Today is my husband’s birthday. (He’s just slightly older than the single candle suggests).
During our recent visit with his parents, we somehow got on the topic of a secret recipe folder Scott keeps hidden away in an undisclosed location. One recipe found in said location is this recipe for Grasshopper Pie. It’s one of his favorite things his mom made when he was a kid, and even though she’d sent him the recipe, he’d never had any success making it himself.
He seemed so excited by the prospect of finding the recipe so I could give it a whirl that I decided I’d make it for his birthday dessert. It’s no secret that I’m not a cake lover, so anytime I see good reason to skip one, I take full advantage.
This recipe has all the main elements of a throwback birthday dessert. It’s really fast and easy to put together, it’s delicious, and it makes you feel all loved and nostalgic on your special day. Sometimes, only a childhood favorite will do.

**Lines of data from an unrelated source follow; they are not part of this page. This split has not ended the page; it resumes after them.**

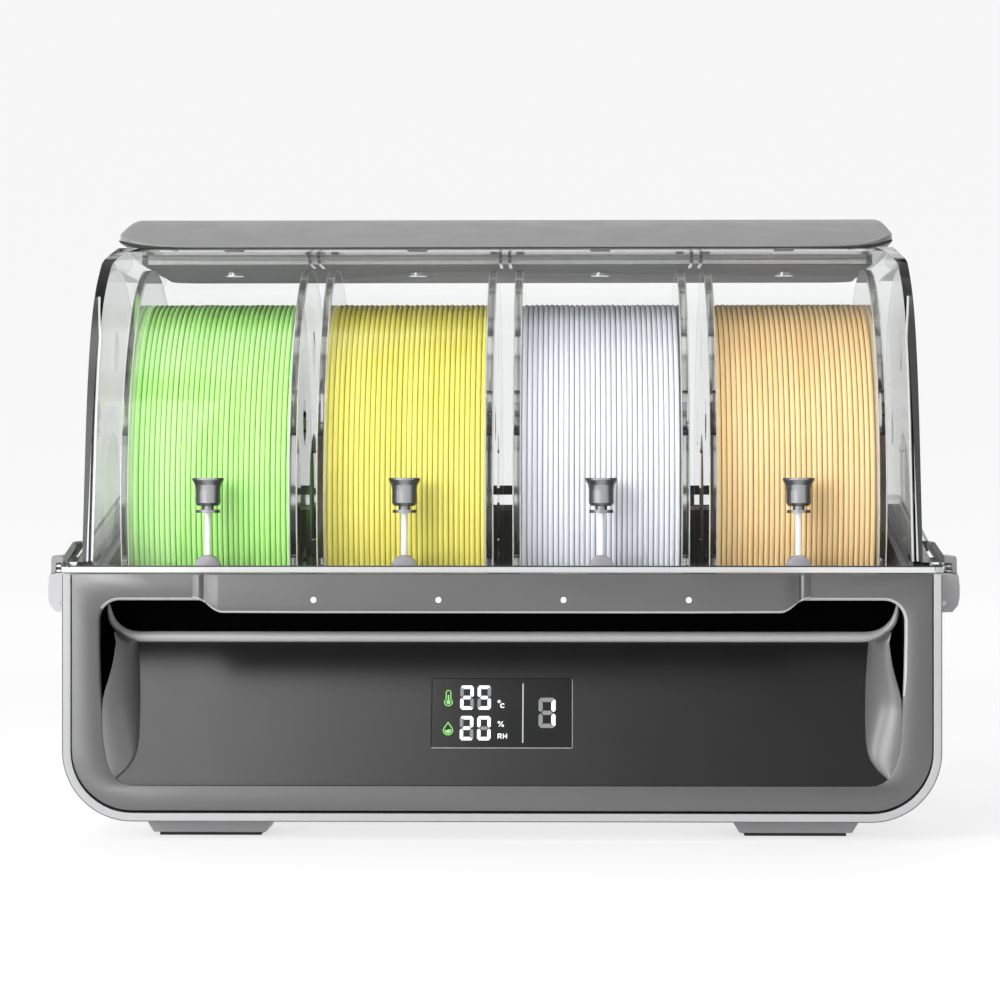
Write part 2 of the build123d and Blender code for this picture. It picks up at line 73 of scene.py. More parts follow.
def ramp(nt, fac, stops):
    r = nt.nodes.new("ShaderNodeValToRGB")
    els = r.color_ramp.elements
    while len(els) < len(stops):
        els.new(0.5)
    for e, (p, c) in zip(els, stops):
        e.position = p
        e.color = (*c, 1.0) if len(c) == 3 else c
    nt.links.new(fac, r.inputs["Fac"])
    return r.outputs["Color"]


def map_range(nt, fac, a, b):
    m = nt.nodes.new("ShaderNodeMapRange")
    m.inputs["From Min"].default_value = 0.3
    m.inputs["From Max"].default_value = 0.7
    m.inputs["To Min"].default_value = a
    m.inputs["To Max"].default_value = b
    nt.links.new(fac, m.inputs["Value"])
    return m.outputs["Result"]


def moulded(name, rgb, rough=0.45, grain=2600.0, bump=0.06, spec=0.5, vary=0.05, edge_lighten=0.0, coat=0.0, uneven=1.0):
    """Moulded plastic: fine spark-erosion grain, slow colour drift, uneven gloss and lighter edges."""
    m, nt, b = new_mat(name)
    vec = coords(nt)
    slow = noise(nt, vec, 9.0, 3.0)
    fine = noise(nt, vec, grain, 3.0, 0.65)
    lo = tuple(c * (1 - vary) for c in rgb)
    hi = tuple(min(1.0, c * (1 + vary)) for c in rgb)
    col = ramp(nt, slow, [(0.3, lo), (0.7, hi)])
    # lighter colour along sharp convex edges (Pointiness)
    if edge_lighten > 0:
        geo = nt.nodes.new("ShaderNodeNewGeometry")
        edge = ramp(nt, geo.outputs["Pointiness"], [(0.50, (0, 0, 0)), (0.56, (1, 1, 1))])
        mix = nt.nodes.new("ShaderNodeMixRGB")
        mix.blend_type = "SCREEN"
        mix.inputs["Fac"].default_value = edge_lighten
        nt.links.new(col, mix.inputs["Color1"])
        nt.links.new(edge, mix.inputs["Color2"])
        col = mix.outputs["Color"]
    nt.links.new(col, b.inputs["Base Color"])
    r = map_range(nt, noise(nt, vec, 60.0, 4.0), rough - 0.05 * uneven, rough + 0.06 * uneven)
    nt.links.new(r, b.inputs["Roughness"])
    bp = nt.nodes.new("ShaderNodeBump")
    bp.inputs["Strength"].default_value = bump
    bp.inputs["Distance"].default_value = 0.0004
    nt.links.new(fine, bp.inputs["Height"])
    nt.links.new(bp.outputs["Normal"], b.inputs["Normal"])
    b.inputs["Specular IOR Level"].default_value = spec
    if coat:
        b.inputs["Coat Weight"].default_value = coat
        b.inputs["Coat Roughness"].default_value = 0.08
    return m


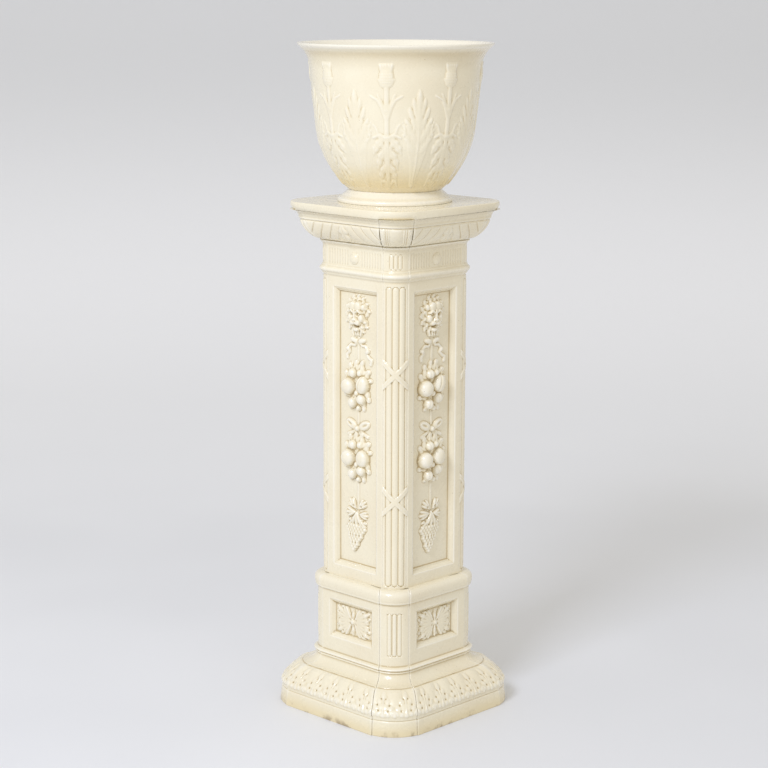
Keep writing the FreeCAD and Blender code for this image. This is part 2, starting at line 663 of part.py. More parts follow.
def make_foot_ring():
    """Flared foot ring, hollow underneath, that the bowl is luted to."""
    body = doc.addObject("PartDesign::Body", "pot_foot_ring")
    body.Label = "pot_foot_ring"
    half_section = body.newObject("Sketcher::SketchObject", "pot_foot_half_section")
    half_section.AttachmentSupport = [(origin_plane(body, "XZ_Plane"), "")]
    half_section.MapMode = "FlatFace"
    top, base, edge = size("waist_height"), size("table_top_height"), size("foot_edge_height")
    waist, foot, wall = size("waist_radius"), size("foot_radius"), size("foot_wall")
    outer_top, outer_mid = Vector(waist, top, 0), Vector(waist + 12.5, edge + 3.8, 0)
    outer_edge, outer_base = Vector(foot, edge, 0), Vector(foot, base, 0)
    inner_base, inner_top = Vector(foot - wall, base, 0), Vector(waist - wall, top, 0)
    chain = [Part.Arc(outer_top, outer_mid, outer_edge), Part.LineSegment(outer_edge, outer_base),
             Part.LineSegment(outer_base, inner_base), Part.LineSegment(inner_base, inner_top),
             Part.LineSegment(inner_top, outer_top)]
    for piece in chain:
        half_section.addGeometry(piece, False)
    turned = body.newObject("PartDesign::Revolution", "pot_foot_turned")
    turned.Profile = half_section
    turned.ReferenceAxis = (half_section, ["V_Axis"])
    turned.Angle = 360
    pieces.append(body)


def relief_shell():
    """Thin skin over the outside of the bowl, as thick as the relief stands out."""
    inside, outside = bowl_points(), bowl_points(size("relief_height"))
    edges = [bowl_line(inside).toShape(), bowl_line(outside).toShape(),
             Part.LineSegment(inside[0], outside[0]).toShape(),
             Part.LineSegment(inside[-1], outside[-1]).toShape()]
    section = Part.Face(Part.Wire(Part.__sortEdges__(edges)))
    section.rotate(Vector(0, 0, 0), Vector(1, 0, 0), 90)
    return section.revolve(Vector(0, 0, 0), Vector(0, 0, 1), 360)


def cut_out(points, skin):
    """The part of the skin that lies in front of a flat outline, on the front of the bowl."""
    outline = [Vector(x, -60, z) for x, z in points]
    face = Part.Face(Part.makePolygon(outline + outline[:1]))
    return skin.common(face.extrude(Vector(0, -140, 0)))


def thistle_outline():
    """Stem with two arching side leaves and a crowned bud."""
    half, base, top = size("stem_width") / 2, size("stem_base_height"), size("stem_top_height")
    bud, radius = size("thistle_height"), size("thistle_radius")
    knot = base + 0.44 * (top - base)
    right = [(half, base), (half, knot), (17, knot + 32), (19, knot + 40), (10, knot + 27),
             (half, knot + 12), (half, top), (radius, top + 4), (radius * 0.72, bud),
             (radius, bud + 14)]
    left = [(-x, z) for x, z in reversed(right)]
    return right + left


def acanthus_outline():
    """Tall leaf with four pairs of pointed lobes and a pointed tip."""
    base, tip = size("leaf_base_height"), size("leaf_tip_height")
    widest, rows = size("leaf_half_width"), 5
    right = [(4, base)]
    for lobe in range(rows):
        share = (lobe + 1) / (rows + 0.6)
        reach = widest * (0.62 + 0.75 * share) * (1 - share * share)
        height = base + (tip - base) * share
        right += [(reach, height + 7), (reach * 0.5 + 1.2, height + 6)]
    right.append((1.2, tip))
    left = [(-x, z) for x, z in reversed(right)]
    return right + left


def round_the_pot(shape, start):
    copies = []
    for index in range(SPRIGS_ON_POT):
        copy = shape.copy()
        copy.rotate(Vector(0, 0, 0), Vector(0, 0, 1), start + 360 / SPRIGS_ON_POT * index)
        copies.append(copy)
    return Part.makeCompound(copies)


def make_jardiniere():
    make_bowl()
    make_foot_ring()
    skin = relief_shell()
    add_piece("thistle_stems", round_the_pot(cut_out(thistle_outline(), skin), -7))
    add_piece("acanthus_leaves", round_the_pot(cut_out(acanthus_outline(), skin), 15.5))


# ---------------------------------------------------------------- build, check and write

def check_document():
    doc.recompute()
    for item in doc.Objects:
        if "Invalid" in item.State or "Error" in item.State:
            raise RuntimeError("%s failed: %s" % (item.Label, item.State))
    for piece in pieces:
        if piece.Shape.isNull() or not piece.Shape.isValid():
            raise RuntimeError("%s has no valid shape" % piece.Label)
        if not piece.Shape.Solids:
            raise RuntimeError("%s is not solid" % piece.Label)


def write_pieces():
    os.makedirs("parts", exist_ok=True)
    for piece in pieces:
        piece.Shape.exportStep("parts/%s.step" % piece.Label)
        print("%-26s solids %d  volume %.0f" % (piece.Label, len(piece.Shape.Solids),
                                                piece.Shape.Volume))


make_jardiniere()
make_column()
make_plinth()
check_document()
write_pieces()
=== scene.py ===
import bmesh
import bpy
import math
import numpy as np
from mathutils import Matrix, Vector


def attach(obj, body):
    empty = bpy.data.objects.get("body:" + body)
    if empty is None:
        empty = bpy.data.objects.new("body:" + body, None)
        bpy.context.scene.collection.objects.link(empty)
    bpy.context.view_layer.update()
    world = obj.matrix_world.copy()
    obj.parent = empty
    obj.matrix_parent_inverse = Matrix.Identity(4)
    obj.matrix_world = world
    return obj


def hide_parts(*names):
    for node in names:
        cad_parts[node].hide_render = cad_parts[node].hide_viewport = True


# A cream-glazed earthenware jardiniere on its tall square stand: a plinth, a column and a
# pot, each pressed from clay in plaster moulds, luted together, fired and glazed.
# Metres, +Z up. Sizes in the text are millimetres. The front face looks along -Y.

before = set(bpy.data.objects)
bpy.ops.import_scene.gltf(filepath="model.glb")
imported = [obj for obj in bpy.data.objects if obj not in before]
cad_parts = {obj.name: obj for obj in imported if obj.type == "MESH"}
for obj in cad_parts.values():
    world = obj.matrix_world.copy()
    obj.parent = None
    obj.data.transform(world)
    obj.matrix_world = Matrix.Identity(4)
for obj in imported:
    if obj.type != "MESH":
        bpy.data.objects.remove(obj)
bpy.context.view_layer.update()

# ------------------------------------------------------------------ the spreading foot
# Four flats and four bowed corners of pressed clay that make the sloping leaf skirt and
# the upright base band. Each was pressed in a plaster mould and luted at upright seams,
# and the thick glaze has rounded every edge and gathered in the hollows.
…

So, even though we did an early celebration while his mom and dad were still in town, now it’s sort of like we’re all together in spirit again today, thanks to a long-awaited, successful remake of the Grasshopper Pie recipe.
Happy Birthday, Scott!
- 24 Oreo cookies
- 4 T. butter, melted
- 1 pint heavy cream
- ¼ cup Crème de Menthe liquor
- 1 (7-oz) jar marshmallow creme
- In a food processor, pulse the Oreo cookies until they’re broken into fine crumbs. Add the melted butter and process to combine.
- Pour most of the crumbs (reserve 2-3 T. to decorate the top) into a 2-qt. soufflé dish and press firmly into the bottom. (You can use a different size/shape pan if you’d like. A 9×13″ dish would work or, the original recipe calls for the use of a baking sheet. But, I didn’t have room for that in my freezer!).
- Place the cold cream into a large bowl. With a hand mixer, begin to beat the cream on very low speed. Once it starts to thicken, turn the speed of the mixer up and beat until stiff peaks form. Set aside.
- In a separate bowl with the mixer on low speed, slowly incorporate the Crème de Menthe into the marshmallow creme. Mix until combined.
- With a spatula, gently fold the crème de menthe mixture into the whipped cream. Pour over the Oreo crust, and sprinkle the top with the reserved Oreo crumbs.
- Cover with plastic wrap and freeze for at least 3 hours or until ready to serve. Remove from freezer 5-10 minutes before serving.
Recipe from “Three Rivers Cookbook,” by Norma Sproull.